Data section
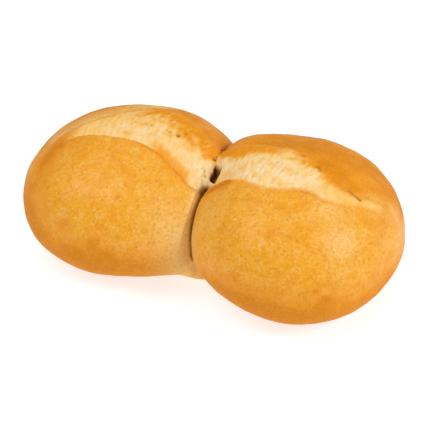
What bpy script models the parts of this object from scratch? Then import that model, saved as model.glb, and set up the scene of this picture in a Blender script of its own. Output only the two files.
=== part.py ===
"""A double bread roll: two rounds of dough that baked together, cut once across both with a knife.

Metres, +Z up. The origin is under the middle of the roll, on the surface that it rests on.
+X runs along the pair, from the lower round to the taller one, and -Y faces the front.
The whole roll is one piece of bread, so it is one closed solid with a flat base.
"""

import math
from collections import namedtuple

import bmesh
import bpy
from mathutils import Matrix, Vector

MM = 0.001

# A round of dough: its middle, how far it reaches each way from there, how far its long axis is
# turned about the vertical, how square its plan is (2 is an ellipse), and its swells. A swell is
# (bearing, rise, height, spread): a soft bulge, or a hollow where the height is negative, in the
# direction of that bearing from +X and rise above the level. Angles are in degrees.
Round = namedtuple("Round", "middle left right front back up down turn squareness swells")

LOWER_ROUND = Round(
    middle=Vector((-34.5, -0.75, 21)) * MM,
    left=41 * MM,
    right=47.5 * MM,
    front=41.5 * MM,
    back=43 * MM,
    up=30 * MM,
    down=25.5 * MM,
    turn=10,
    squareness=2.16,
    swells=(
        (180, 35, -1.1 * MM, 35),
        (120, 55, -1.4 * MM, 30),
        (75, 50, 0.9 * MM, 30),
        (300, -30, -0.6 * MM, 30),
        (215, 10, 0.5 * MM, 35),
        (25, 30, 0.5 * MM, 28),
    ),
)
TALLER_ROUND = Round(
    middle=Vector((35.5, 0.25, 21)) * MM,
    left=42 * MM,
    right=40 * MM,
    front=43.5 * MM,
    back=42.5 * MM,
    up=32.5 * MM,
    down=25.5 * MM,
    turn=5,
    squareness=2.13,
    swells=(
        (125, 45, 0.5 * MM, 30),
        (148, 36, 1.8 * MM, 18),
        (180, 30, 0.6 * MM, 28),
        (235, -20, -2.5 * MM, 32),
        (20, 40, -1.0 * MM, 30),
        (80, 50, -0.5 * MM, 30),
    ),
)
# The web of dough, low down, where the rounds grew into each other.
WEB = Round(
    middle=Vector((0.5, -1, 13)) * MM,
    left=20 * MM,
    right=20 * MM,
    front=24.5 * MM,
    back=24.5 * MM,
    up=24 * MM,
    down=15 * MM,
    turn=0,
    squareness=2,
    swells=(),
)
SIDE_SQUARENESS = 2.2  # how square a round is seen from the side

# The knife cut, as (x, y) in millimetres. The crust lifts as a lip along its front edge, and pale
# crumb fills it to its back edge.
CUT_FRONT = ((-60, -15), (-50, -10), (-38, -8), (-25, -8.5), (-14, -11), (-5, -14.5), (6, -14.5),
             (18, -14.5), (32, -16.5), (44, -13.5), (56, -12), (66, -3))
CUT_BACK = ((-60, -14), (-54, -6), (-46, 6), (-37, 15), (-28, 19), (-18, 17.5), (-8, 14),
            (2, 9.5), (18, 9.5), (28, 10), (40, 4), (52, -3), (60, -3), (66, -2))
CUT_FADE = 7 * MM  # the cut dies away over this length at each end
LIP_HEIGHT = 1.0 * MM
LIP_WIDTH = 2.6 * MM
VALLEY_DEPTH = 1.8 * MM  # just behind the lip
VALLEY_WIDTH = 3.2 * MM
CRUMB_SWELL = 1.0 * MM  # the crumb's crown, between the valley and the back edge
CROWN_START = 21 * MM  # the cut's relief begins above this height
CROWN_FULL = 33 * MM

# The crease between the rounds, and the pit where it meets the cut.
CREASE_DEPTH = 2.0 * MM
CREASE_WIDTH = 2.4 * MM
PIT_PLACE = Vector((4, -9)) * MM
PIT_REACH = Vector((3, 6)) * MM
PIT_DEPTH = 5 * MM

BALL_SUBDIVISIONS = 6
EVEN_FACE = 1.2 * MM
TRIANGLES = 6600
CRUST_COLOUR = (0.86, 0.40, 0.055, 1.0)
CRUST_ROUGHNESS = 0.55


def remove_everything():
    for old in list(bpy.data.objects):
        bpy.data.objects.remove(old, do_unlink=True)


def crust_material():
    material = bpy.data.materials.new("golden_crust")
    material.use_nodes = True
    shader = material.node_tree.nodes["Principled BSDF"]
    shader.inputs["Base Color"].default_value = CRUST_COLOUR
    shader.inputs["Roughness"].default_value = CRUST_ROUGHNESS
    shader.inputs["Metallic"].default_value = 0.0
    return material


def ease(share):
    """0 to 1, starting and ending level."""
    share = min(max(share, 0.0), 1.0)
    return share * share * (3 - 2 * share)


def bump(distance, reach):
    """1 at no distance, dying away over the reach."""
    return math.exp(-((distance / reach) ** 2))


def line_at(line, x):
    """The y of a line given in millimetres, at this x."""
    x /= MM
    for (start, low), (end, high) in zip(line, line[1:]):
        if x <= end:
            share = max(x - start, 0) / (end - start)
            return (low + (high - low) * share) * MM
    return line[-1][1] * MM


def towards(bearing, rise):
    """The unit direction at a bearing from +X and a rise above the level, in degrees."""
    turn = Matrix.Rotation(math.radians(bearing), 3, "Z")
    return turn @ Vector((math.cos(math.radians(rise)), 0, math.sin(math.radians(rise))))


def reach(dough, direction):
    """How far the round's skin is from its middle, in this unit direction."""
    x, y, z = Matrix.Rotation(math.radians(-dough.turn), 3, "Z") @ direction
    x = abs(x) / (dough.left if x < 0 else dough.right)
    y = abs(y) / (dough.front if y < 0 else dough.back)
    z = abs(z) / (dough.down if z < 0 else dough.up)
    plan = (x**dough.squareness + y**dough.squareness) ** (1 / dough.squareness)
    distance = (plan**SIDE_SQUARENESS + z**SIDE_SQUARENESS) ** (-1 / SIDE_SQUARENESS)
    for bearing, rise, height, spread in dough.swells:
        away = math.degrees(direction.angle(towards(bearing, rise)))
        distance += height * bump(away, spread)
    return distance


def outside(dough, point):
    """How far a point is outside the round's skin, along the line from its middle."""
    away = point - dough.middle
    return away.length - reach(dough, away.normalized())


def round_of_dough(name, dough):
    """A ball pushed out to the round's own reach in every direction."""
    shape = bmesh.new()
    bmesh.ops.create_icosphere(shape, subdivisions=BALL_SUBDIVISIONS, radius=1.0)
    for vert in shape.verts:
        direction = vert.co.normalized()
        vert.co = dough.middle + direction * reach(dough, direction)
    mesh = bpy.data.meshes.new(name)
    shape.to_mesh(mesh)
    shape.free()
    made = bpy.data.objects.new(name, mesh)
    bpy.context.scene.collection.objects.link(made)
    return made


def applied(obj):
    """A mesh of the object with its modifiers applied."""
    bpy.context.view_layer.update()
    graph = bpy.context.evaluated_depsgraph_get()
    return bpy.data.meshes.new_from_object(obj.evaluated_get(graph))


def fused_skin():
    """One skin over both rounds and the web between them, with even faces."""
    first = round_of_dough("lower_round", LOWER_ROUND)
    others = [round_of_dough("taller_round", TALLER_ROUND), round_of_dough("web", WEB)]
    for other in others:
        union = first.modifiers.new(other.name, "BOOLEAN")
        union.operation = "UNION"
        union.solver = "EXACT"
        union.object = other
    even = first.modifiers.new("even_faces", "REMESH")
    even.mode = "VOXEL"
    even.voxel_size = EVEN_FACE
    skin = applied(first)
    for helper in [first, *others]:
        bpy.data.objects.remove(helper, do_unlink=True)
    return skin


def cut_relief(x, y):
    """How far the knife cut lifts or lowers the crown here."""
    front = line_at(CUT_FRONT, x)
    back = line_at(CUT_BACK, x)
    behind = y - front
    left_end = ease((x - CUT_FRONT[0][0] * MM) / CUT_FADE)
    right_end = ease((CUT_FRONT[-1][0] * MM - x) / CUT_FADE)
    lip = LIP_HEIGHT * bump(behind + LIP_WIDTH / 2, LIP_WIDTH)
    valley = VALLEY_DEPTH * bump(behind - VALLEY_WIDTH / 2, VALLEY_WIDTH)
    share = min(max(behind / (back - front), 0.0), 1.0)
    swell = CRUMB_SWELL * math.sin(math.pi * share)
    return left_end * right_end * (lip - valley + swell)


def crease_relief(point):
    """The move into the crease here. It lies where both rounds' skins meet, clear of the web."""
    between = outside(LOWER_ROUND, point) - outside(TALLER_ROUND, point)
    clear = ease(outside(WEB, point) / CREASE_WIDTH)
    inwards = WEB.middle - point
    inwards.x = 0
    return inwards.normalized() * CREASE_DEPTH * bump(between, CREASE_WIDTH) * clear


def pit_relief(x, y):
    beside = (x - PIT_PLACE.x) / PIT_REACH.x
    along = (y - PIT_PLACE.y) / PIT_REACH.y
    return PIT_DEPTH * bump(math.hypot(beside, along), 1)


def carve(mesh):
    """The lip, the crumb, the crease and the pit, as moves of the skin's points."""
    shape = bmesh.new()
    shape.from_mesh(mesh)
    for vert in shape.verts:
        x, y, z = vert.co
        crown = ease((z - CROWN_START) / (CROWN_FULL - CROWN_START))
        lift = crown * (cut_relief(x, y) - pit_relief(x, y))
        vert.co += Vector((0, 0, lift)) + crease_relief(vert.co)
    shape.to_mesh(mesh)
    shape.free()


def flat_base(mesh):
    """Cuts off what is below z = 0, closes it with a flat face, and centres it on the origin."""
    shape = bmesh.new()
    shape.from_mesh(mesh)
    everything = shape.verts[:] + shape.edges[:] + shape.faces[:]
    bmesh.ops.bisect_plane(
        shape, geom=everything, plane_co=(0, 0, 0), plane_no=(0, 0, -1), clear_outer=True
    )
    rim = [edge for edge in shape.edges if edge.is_boundary]
    for vert in {vert for edge in rim for vert in edge.verts}:
        vert.co.z = 0.0
    base = bmesh.ops.edgenet_fill(shape, edges=rim)["faces"]
    bmesh.ops.recalc_face_normals(shape, faces=shape.faces[:])
    bmesh.ops.triangulate(shape, faces=base)
    across = sorted(vert.co.x for vert in shape.verts)
    deep = sorted(vert.co.y for vert in shape.verts)
    centre = Vector((across[0] + across[-1], deep[0] + deep[-1], 0)) / 2
    bmesh.ops.translate(shape, verts=shape.verts[:], vec=-centre)
    shape.to_mesh(mesh)
    shape.free()


def double_roll():
    skin = fused_skin()
    carve(skin)
    roll = bpy.data.objects.new("double_roll", skin)
    bpy.context.scene.collection.objects.link(roll)
    fewer = roll.modifiers.new("fewer_faces", "DECIMATE")
    skin.calc_loop_triangles()
    fewer.ratio = TRIANGLES / len(skin.loop_triangles)
    roll.data = applied(roll)
    roll.modifiers.clear()
    flat_base(roll.data)
    roll.data.name = "double_roll"
    roll.data.shade_smooth()
    roll.data.materials.append(crust_material())


remove_everything()
double_roll()
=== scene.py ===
"""A double bread roll on a plain pale studio floor, laid out as an add-on and run as a script.

Lengths in the sizes below are in metres. Where a line or a relief is worked out point by point
the working unit is the millimetre, and names that end in _mm say so.
"""

import math
from collections import namedtuple

import bmesh
import bpy
import numpy as np
from mathutils import Matrix, Vector, noise


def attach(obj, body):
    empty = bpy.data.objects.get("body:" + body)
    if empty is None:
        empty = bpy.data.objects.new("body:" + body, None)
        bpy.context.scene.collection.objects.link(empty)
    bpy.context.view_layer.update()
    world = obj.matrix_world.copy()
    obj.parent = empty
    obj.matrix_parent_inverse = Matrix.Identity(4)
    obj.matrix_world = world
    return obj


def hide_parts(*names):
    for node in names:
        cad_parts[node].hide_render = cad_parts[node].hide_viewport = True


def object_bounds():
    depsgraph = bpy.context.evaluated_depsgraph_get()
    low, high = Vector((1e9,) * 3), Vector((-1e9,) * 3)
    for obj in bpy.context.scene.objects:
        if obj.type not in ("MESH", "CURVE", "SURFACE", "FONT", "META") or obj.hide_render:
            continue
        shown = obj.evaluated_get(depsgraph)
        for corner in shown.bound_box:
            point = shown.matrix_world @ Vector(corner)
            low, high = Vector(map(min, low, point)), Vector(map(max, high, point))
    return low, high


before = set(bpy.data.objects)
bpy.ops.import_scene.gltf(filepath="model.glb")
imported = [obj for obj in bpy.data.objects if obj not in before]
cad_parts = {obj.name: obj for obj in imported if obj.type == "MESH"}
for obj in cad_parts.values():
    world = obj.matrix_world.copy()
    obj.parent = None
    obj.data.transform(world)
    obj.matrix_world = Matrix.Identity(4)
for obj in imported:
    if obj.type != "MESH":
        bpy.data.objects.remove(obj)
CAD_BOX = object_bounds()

bl_info = {
    "name": "Double bread roll",
    "version": (1, 0, 0),
    "blender": (4, 5, 0),
    "location": "View3D > Sidebar > Bakery",
    "description": "Models a golden double bread roll with a burst knife cut, and a plain studio",
    "category": "Add Mesh",
}

MM = 0.001
NODE = "double_roll"
BODY = "root"


def linear(code):
    """An sRGB hex colour as linear red, green and blue."""
    values = [int(code[i : i + 2], 16) / 255 for i in (0, 2, 4)]
    return tuple(v / 12.92 if v <= 0.04045 else ((v + 0.055) / 1.055) ** 2.4 for v in values)


# ---------------------------------------------------------------------------------------------
# Dough: the rounds and the web between them


# A round of dough in millimetres: its middle, how far it reaches each way from there, how far its
# long axis is turned about the vertical, how square its plan is (2 is an ellipse), and its swells.
# A swell is (bearing, rise, height, spread): a soft bulge, or a hollow where the height is
# negative, towards that bearing from +X and rise above the level. Angles are in degrees.
Round = namedtuple("Round", "middle left right front back up down turn squareness swells")

LOWER_ROUND = Round(
    middle=(-34.5, -0.75, 21),
    left=41,
    right=47.5,
    front=41.5,
    back=43,
    up=30,
    down=25.5,
    turn=10,
    squareness=2.16,
    swells=(
        (180, 35, -1.1, 35),
        (120, 55, -1.4, 30),
        (75, 50, 0.9, 30),
        (300, -30, -0.6, 30),
        (215, 10, 0.5, 35),
        (25, 30, 0.5, 28),
        (38, 24, -0.8, 16),
        (206, 20, 0.9, 14),
    ),
)
TALLER_ROUND = Round(
    middle=(35.5, 0.25, 21),
    left=42,
    right=40,
    front=43.5,
    back=42.5,
    up=32.5,
    down=25.5,
    turn=5,
    squareness=2.13,
    swells=(
        (125, 45, 0.5, 30),
        (148, 36, 2.9, 18),
        (206, 35, -1.3, 10),
        (133, 52, -1.3, 13),
        (10, 8, 1.1, 20),
        (180, 30, 0.6, 28),
        (235, -20, -2.5, 32),
        (20, 40, -1.0, 30),
        (80, 50, -0.5, 30),
    ),
)
WEB = Round(
    middle=(0.5, -1, 13),
    left=20,
    right=20,
    front=24.5,
    back=24.5,
    up=24,
    down=15,
    turn=0,
    squareness=2,
    swells=(),
)
SIDE_SQUARENESS = 2.2  # how square a round is seen from the side
BALL_SUBDIVISIONS = 7
SOFTENING_STEPS = 14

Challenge
Look through the material and copy each line that has "before".

Solution below
before = set(bpy.data.objects)
imported = [obj for obj in bpy.data.objects if obj not in before]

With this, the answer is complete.